Pier stepped atop the Slingerlands mound for the first time as a visitor. He was said to have a compact and powerful windup. He made quick work of his former teammates, sitting them down in order over the first two innings. But, his fate changed in the third.
Still down 1-0, Slingerlands’ Frank Boutelle squeezed out a single. After Burt Sager’s strikeout, Albany native Jimmie Kennedy stepped up to the plate. Kennedy was a midseason acquisition, after the Wonders’ regular catcher, Artie Callan, injured his ankle. Kennedy punched a single, moving Boutelle into scoring position.
Slingerlands tied the game on a line drive single by George Dickson, scoring Boutelle and putting Kennedy on third. Dickson immediately stole second to eliminate the double play threat. However, Pier remained composed and quickly struck out Oliver.
What would happen next would solidify the Village Wonders’ reputation.
With two outs, and two men on, Clarence Earl walked up to the plate. As he did, Hevenor could not help but notice the smile across the young hitter’s face.
Earl was 15 years old when he was named to the Slingerlands’ nine as a substitute player on the 1903 club. In a few short years, he developed into the team’s best overall player. On the field, the second baseman was once nearly credited with an unassisted triple play. At the plate, he hit .435 in 1907 and would finish the 1908 season with a .413 batting average, and a Ruthian .793 slugging percentage.
Pier quickly blew two pitches by Earl for strikes. But, with first base open, Pier had the chance to walk a dangerous hitter to force an out to any base and potentially end the inning. Instead, he challenged his opponent. His next pitch was tagged for a double, scoring two runs, which gave Slingerlands a lead they would not relinquish. Pier was soon replaced, and the game ultimately ended with Slingerlands winning 10-5.
“The attitude of most pitchers is to challenge hitters rather than to pitch around them,” said Jesse Braverman, who as a longtime coach in the Bethlehem area is no stranger to the game. He coached the Mickey Mantle team for 18 years and Bethlehem Central’s varsity team for several more before moving on to LaSalle, where he has been the last 10 years.
“I have always felt that BC has had a changing baseball reputation over the years,” said Braverman, “which would be true for most teams. After all, as the old saying goes, ‘you are only as good as your last game.’”
A brisk rise, and a name to remember
Slingerlands began league play when the Susquehana League organized six years later in 1914. In 12 years of league play, Slingerlands won seven league championships – Susquehana League champs of 1916 and 1918, Albany County League champs in 1919 and 1920, and later, Knickerbocker Press Suburban League champions in 1929, 1930 and 1931.
Slingerlands baseball ended once the Suburban League folded in 1933. By that time, the Albany Twilight League had formed. Being centrally located in the city of Albany, the league drew larger crowds and more attention from the press.

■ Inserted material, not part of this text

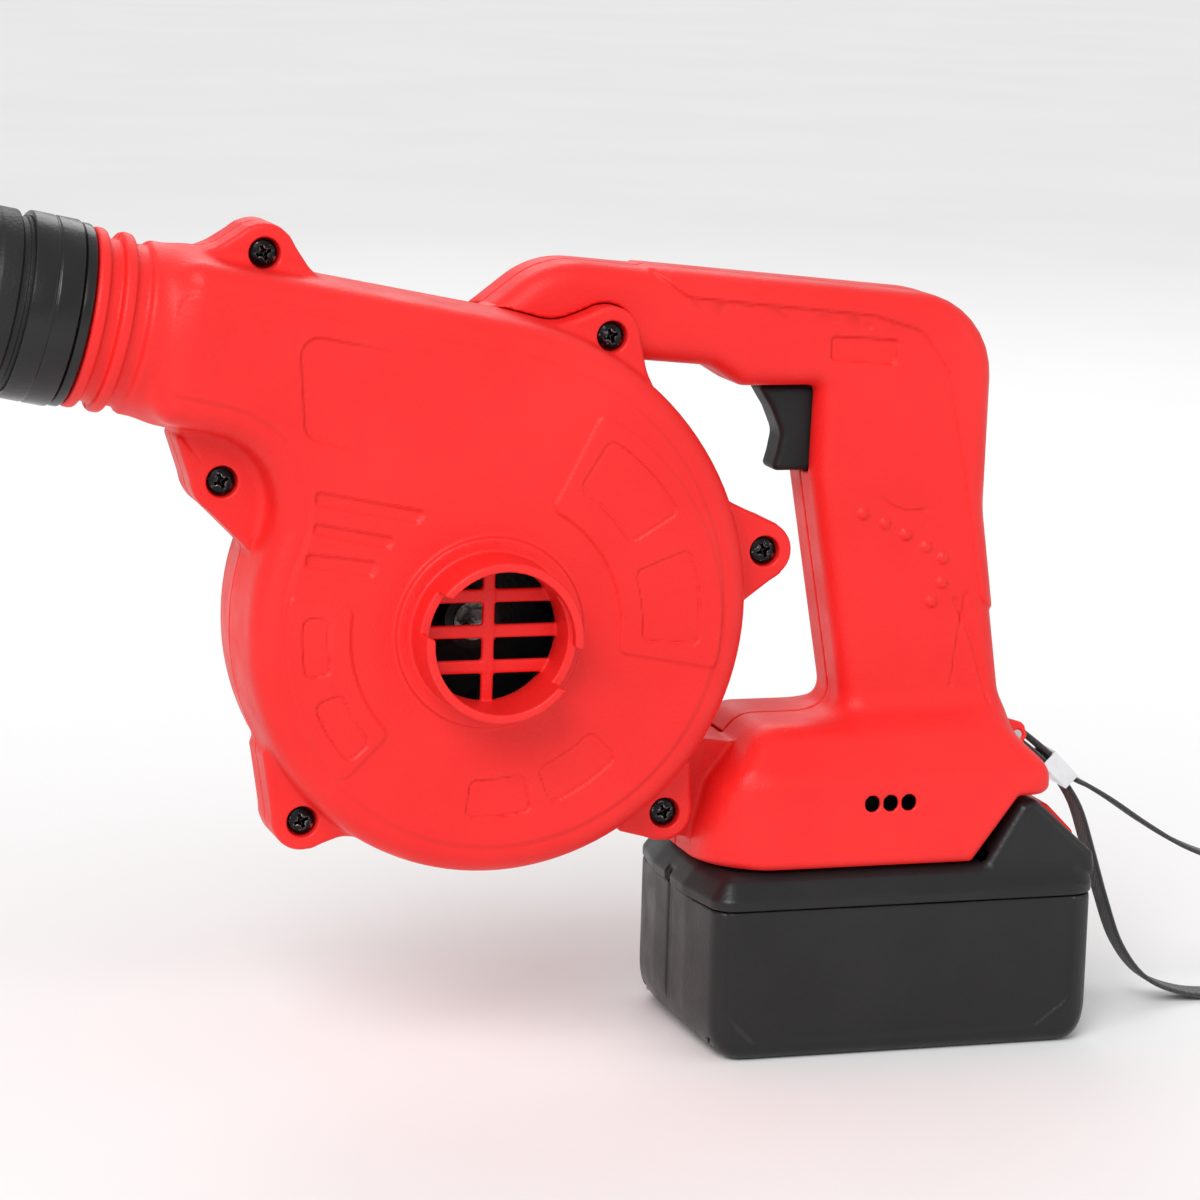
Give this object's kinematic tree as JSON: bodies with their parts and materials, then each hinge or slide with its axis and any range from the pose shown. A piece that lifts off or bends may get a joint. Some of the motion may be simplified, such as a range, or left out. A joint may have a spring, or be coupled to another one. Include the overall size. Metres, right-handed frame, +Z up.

Slingerlands had played exhibition games against Twilight League teams and in 1934, officially entered the league with a team called the Seminoles. But, by name, there would no longer be a Slingerlands team.

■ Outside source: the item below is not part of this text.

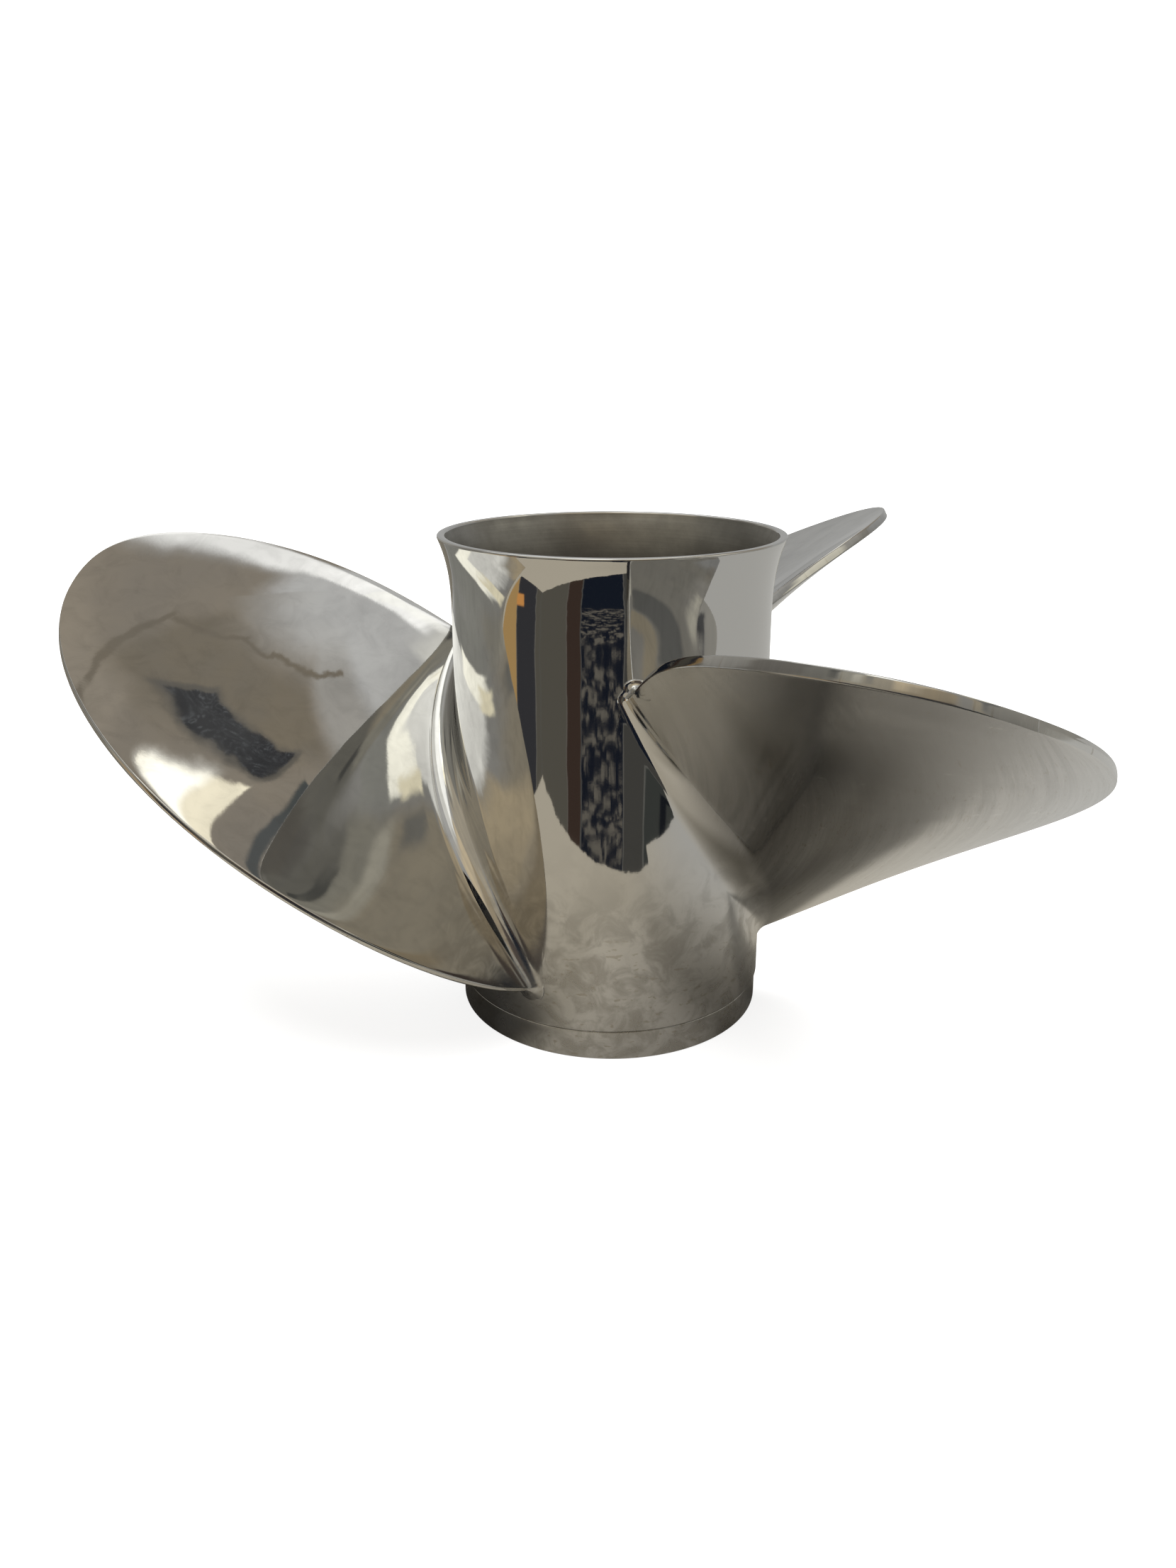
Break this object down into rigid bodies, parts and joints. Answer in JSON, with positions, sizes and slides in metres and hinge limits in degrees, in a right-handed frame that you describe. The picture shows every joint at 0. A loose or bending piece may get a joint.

The emergence of new technologies, coupled with the Great Depression, caused community support for semi-professional baseball to dry up. The Twilight League survived until recent years, though. The country ultimately pulled through the financial doldrums of the 1930s, but innovative luxuries such as radio, and later, television, pulled fans away from local baseball. But, the legacy of Slingerlands baseball carried on through a man who would later become the Twilight League’s most revered player: Henry Haack, who began his career with Slingerlands in 1928.

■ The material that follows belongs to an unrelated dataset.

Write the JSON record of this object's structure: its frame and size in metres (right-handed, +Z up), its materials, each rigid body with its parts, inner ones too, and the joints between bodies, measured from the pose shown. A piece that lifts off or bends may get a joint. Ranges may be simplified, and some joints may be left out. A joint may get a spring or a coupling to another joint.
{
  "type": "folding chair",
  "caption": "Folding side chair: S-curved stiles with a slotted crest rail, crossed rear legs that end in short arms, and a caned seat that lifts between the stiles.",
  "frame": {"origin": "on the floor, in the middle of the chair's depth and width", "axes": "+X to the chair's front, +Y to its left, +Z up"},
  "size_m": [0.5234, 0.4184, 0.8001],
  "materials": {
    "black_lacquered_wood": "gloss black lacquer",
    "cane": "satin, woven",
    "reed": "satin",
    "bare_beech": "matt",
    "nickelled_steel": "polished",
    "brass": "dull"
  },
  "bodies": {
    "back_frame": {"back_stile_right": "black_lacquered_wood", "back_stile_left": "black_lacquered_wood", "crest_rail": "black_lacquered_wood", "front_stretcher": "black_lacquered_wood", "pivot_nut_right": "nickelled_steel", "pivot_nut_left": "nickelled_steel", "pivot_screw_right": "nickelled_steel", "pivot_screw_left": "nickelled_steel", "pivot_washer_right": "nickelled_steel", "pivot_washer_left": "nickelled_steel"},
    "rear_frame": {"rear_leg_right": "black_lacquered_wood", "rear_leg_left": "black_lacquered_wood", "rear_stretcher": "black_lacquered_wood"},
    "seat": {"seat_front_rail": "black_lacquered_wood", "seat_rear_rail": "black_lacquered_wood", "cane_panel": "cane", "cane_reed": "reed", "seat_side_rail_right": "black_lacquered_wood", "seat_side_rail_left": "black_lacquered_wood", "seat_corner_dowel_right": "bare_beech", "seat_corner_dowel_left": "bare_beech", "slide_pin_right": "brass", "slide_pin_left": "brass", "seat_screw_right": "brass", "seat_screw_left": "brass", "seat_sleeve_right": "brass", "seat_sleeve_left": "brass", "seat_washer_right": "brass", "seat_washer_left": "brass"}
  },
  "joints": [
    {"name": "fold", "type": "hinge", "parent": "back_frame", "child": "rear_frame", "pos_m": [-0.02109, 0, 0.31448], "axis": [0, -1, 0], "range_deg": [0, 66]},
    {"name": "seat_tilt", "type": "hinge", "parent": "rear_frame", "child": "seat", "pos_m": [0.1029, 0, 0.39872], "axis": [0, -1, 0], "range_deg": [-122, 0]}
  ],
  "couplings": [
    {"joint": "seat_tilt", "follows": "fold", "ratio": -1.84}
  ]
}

“He was a foundation to the (Albany Twilight) League,” said Dick Barrett, Albany Twilight League Historian.
Barrett was one of several committee members who voted Haack into the league’s inaugural hall of fame class in 1981. He recalled how, in 1935, 10,000 readers of the Knickerbocker Press voted Haack into the league’s All-Star lineup to face off against a similar league in Troy.
“Henry Haack was as well known in the city of Albany as Derek Jeter is today. Back then, local baseball was in newspapers like the Tri-City Valley Cats and New York Yankees, with box scores, pictures and write-ups all the time,” Barrett said.
Before Haack retired from baseball in 1951, he earned four Most Valuable Player awards, and later coached his teams to four Twilight League championships. For a quarter century, he embodied the excellence of his Slingerlands predecessors. Said Barrett, “He was a premier figure to the league.”
Time can be especially cruel for an athlete. On the field of play, time defines the beginning and the end. But, outside the lines, the end of one’s playing days are not so clear. It is in that silent, inert moment that naturally follows the end of play and passes the threshold under which the contemporary transforms into the historical. Perhaps that’s why the word “legacy” has infested today’s sports vernacular, often misused to describe a career on the wane. Because, in a memory, an athlete is forever young; as long as he’s remembered.
In March of 1956, an 84-year-old Whitman wrote to the Knickerbocker Press to remember his ballplayers, and he listed them all by name.
“We played the best teams in the Albany district,” he wrote, “and never lost a series.”